Recession no damper on Americans' vacation travel plans
The recession is apparently not deflecting consumers' vacation travel plans this year, according to findings from a national study conducted recently by a research team led by Nancy McGehee, associate professor of hospitality and tourism management at Virginia Tech's Pamplin College of Business.
Survey respondents were asked how the current economic situation might affect their likelihood to travel for pleasure in general this year. Nearly half — 49.4 percent — reported that the economy would have no impact, while 35 percent indicated they would be less likely to travel. The remainder — more than 15 percent — reported that they would be more likely to travel.

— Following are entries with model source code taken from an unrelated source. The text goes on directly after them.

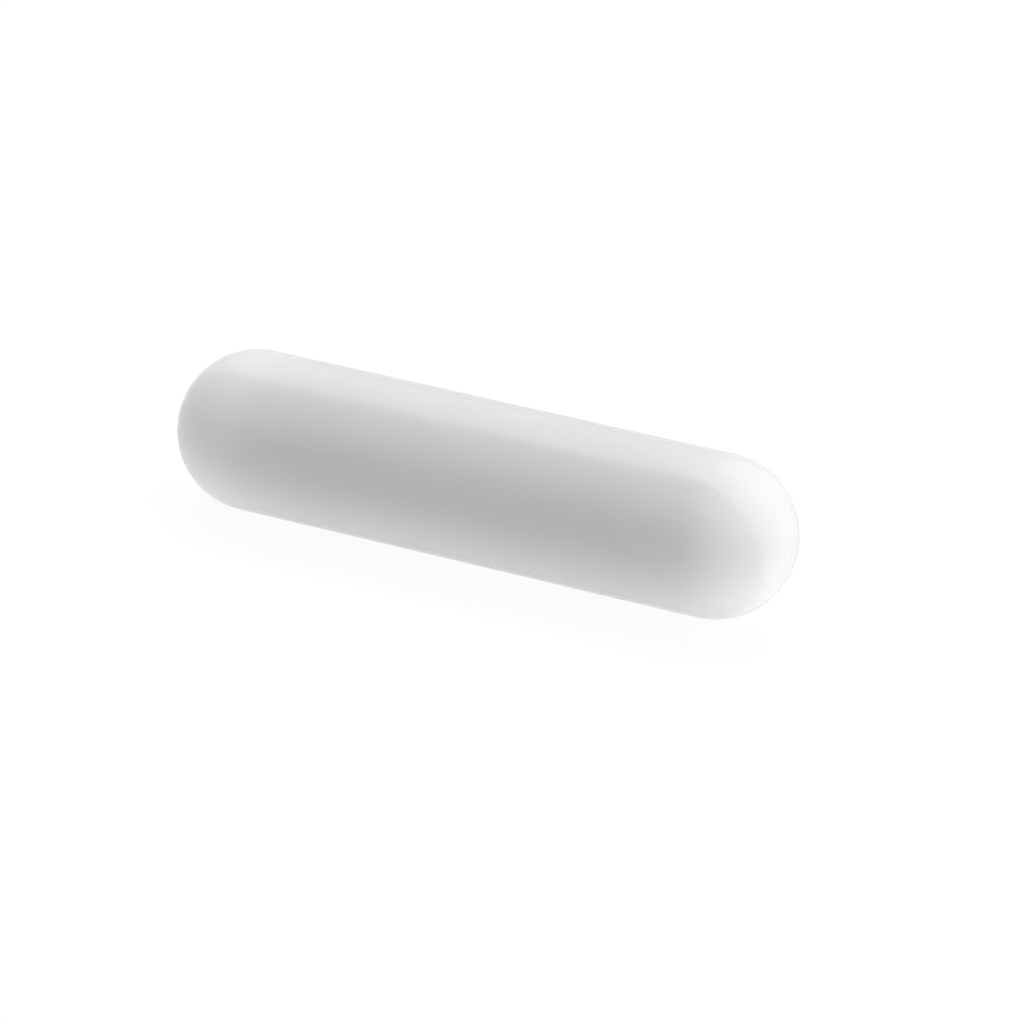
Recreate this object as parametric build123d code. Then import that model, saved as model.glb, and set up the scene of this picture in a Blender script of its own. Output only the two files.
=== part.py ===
from build123d import *

import os

# A plain magnetic stir bar: a ground alnico rod sealed inside a moulded PTFE jacket.
# The jacket is a round barrel whose two ends are hemispheres, so it spins freely on a vessel's floor.
# PTFE powder is pressed round the magnet and sintered, so the jacket is one piece that grips the rod
# all over, with no joint and no way in.
#
# Millimetres. The origin is the bar's centre, the point it spins about. +X is the bar's axis and +Z is up.

BAR_LENGTH = 38.1  # tip to tip, 1 1/2 in
BAR_DIAMETER = 9.525  # over the barrel, 3/8 in
SIDE_WALL = 1.5875  # PTFE between the magnet's side and the barrel, 1/16 in
END_COVER = 4.7625  # PTFE between the magnet's end face and the tip, 3/16 in
MAGNET_CHAMFER = 0.35  # ground edge at each end of the rod, which spares the PTFE a sharp corner
CAVITY_CLEARANCE = 0.0  # gap round the magnet: none, because the PTFE shrinks onto it as it cools

MAGNET_LENGTH = BAR_LENGTH - 2 * END_COVER
MAGNET_DIAMETER = BAR_DIAMETER - 2 * SIDE_WALL


def capsule(length, diameter):
    """A solid barrel along X with hemispherical ends, turned from half of its section."""
    radius = diameter / 2
    dome_centre = length / 2 - radius
    with BuildSketch() as half_section:
        with BuildLine():
            Line((-dome_centre, radius), (dome_centre, radius))
            CenterArc((dome_centre, 0), radius, start_angle=0, arc_size=90)
            Line((dome_centre + radius, 0), (-dome_centre - radius, 0))
            CenterArc((-dome_centre, 0), radius, start_angle=90, arc_size=90)
        make_face()
    return revolve(half_section.sketch, axis=Axis.X)


def chamfered_rod(length, diameter, edge):
    """A solid cylinder along X whose two end edges are chamfered at 45 degrees."""
    blank = Plane.YZ * Cylinder(radius=diameter / 2, height=length)
    return chamfer(blank.edges().filter_by(GeomType.CIRCLE), edge)


def bar_magnet():
    """The alnico rod, magnetised along its length, in the middle of the jacket."""
    return chamfered_rod(MAGNET_LENGTH, MAGNET_DIAMETER, MAGNET_CHAMFER)


def ptfe_jacket():
    """The moulded jacket: the whole outer form, less a closed cavity that fits the magnet."""
    cavity = chamfered_rod(
        MAGNET_LENGTH + 2 * CAVITY_CLEARANCE,
        MAGNET_DIAMETER + 2 * CAVITY_CLEARANCE,
        MAGNET_CHAMFER,
    )
    return capsule(BAR_LENGTH, BAR_DIAMETER) - cavity


os.makedirs("parts", exist_ok=True)
export_step(ptfe_jacket(), "parts/ptfe_jacket.step")
export_step(bar_magnet(), "parts/bar_magnet.step")
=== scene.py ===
import math

import bmesh
import bpy
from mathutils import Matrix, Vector, noise


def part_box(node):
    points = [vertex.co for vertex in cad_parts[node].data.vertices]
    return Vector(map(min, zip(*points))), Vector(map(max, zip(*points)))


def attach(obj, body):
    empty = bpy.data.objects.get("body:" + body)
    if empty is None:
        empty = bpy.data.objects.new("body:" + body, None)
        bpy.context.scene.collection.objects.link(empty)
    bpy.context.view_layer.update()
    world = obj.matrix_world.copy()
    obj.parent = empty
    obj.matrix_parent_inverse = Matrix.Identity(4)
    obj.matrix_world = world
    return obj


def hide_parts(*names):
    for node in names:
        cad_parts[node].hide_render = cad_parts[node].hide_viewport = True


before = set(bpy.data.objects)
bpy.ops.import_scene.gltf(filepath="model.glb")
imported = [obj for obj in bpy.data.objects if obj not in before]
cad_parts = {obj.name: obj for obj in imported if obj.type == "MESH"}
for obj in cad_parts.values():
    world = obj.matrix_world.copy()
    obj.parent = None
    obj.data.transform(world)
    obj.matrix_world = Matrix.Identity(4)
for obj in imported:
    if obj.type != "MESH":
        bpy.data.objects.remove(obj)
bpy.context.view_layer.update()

# ---- The bar magnet -------------------------------------------------------------------------------
# A rod of cast alnico, magnetised along its length and ground round to size between two wheels.
# The jacket hides it for good. Its surface is grey metal with fine rings left by the grinding.

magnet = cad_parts["bar_magnet"]
magnet_low, magnet_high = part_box("bar_magnet")

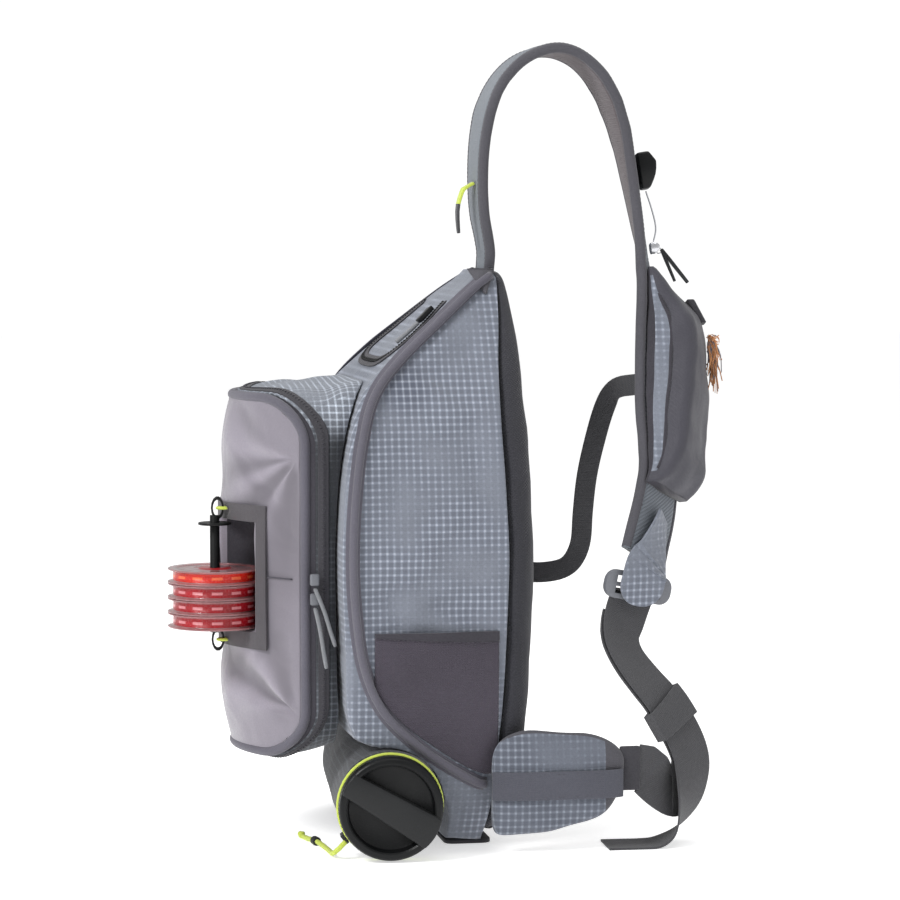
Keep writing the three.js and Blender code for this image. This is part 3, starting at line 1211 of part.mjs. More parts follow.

“An interesting trend seemed to emerge,” McGehee said, when respondents were asked why. “Those who reported no impact explained that their travel experiences were very important to them, and many other luxuries would be foregone before they would give up those plans. Of those who reported that they were more likely to travel, several indicated that they were on fixed incomes and that low gas prices and bargains currently available in the travel industry were to their benefit.”
Respondents who indicated no change in their travel plans were evenly split along gender lines, she said. “However, many more women than men — 58 percent women versus 42 percent men — reported that they would be less likely to travel due the economy.” The survey was sent to 2,500 people in 48 states. Responses were received from more than 800 people in 44 states, resulting in a 32 percent response rate.
The travel survey is part of a larger study on sustainable tourism that McGehee and her fellow researchers are conducting for the National Park Service. McGehee’s co-researchers on the project are John McGee, a geospatial extension specialist at Virginia Tech’s Department of Forest Resources and Environmental Conservation, and Jeff Hallo, Cari Goetcheus, and William Norman, all of Clemson University. "This has been a collaborative project," McGee noted, "involving tourists, community members, government officials, educators, researchers, and other stakeholders."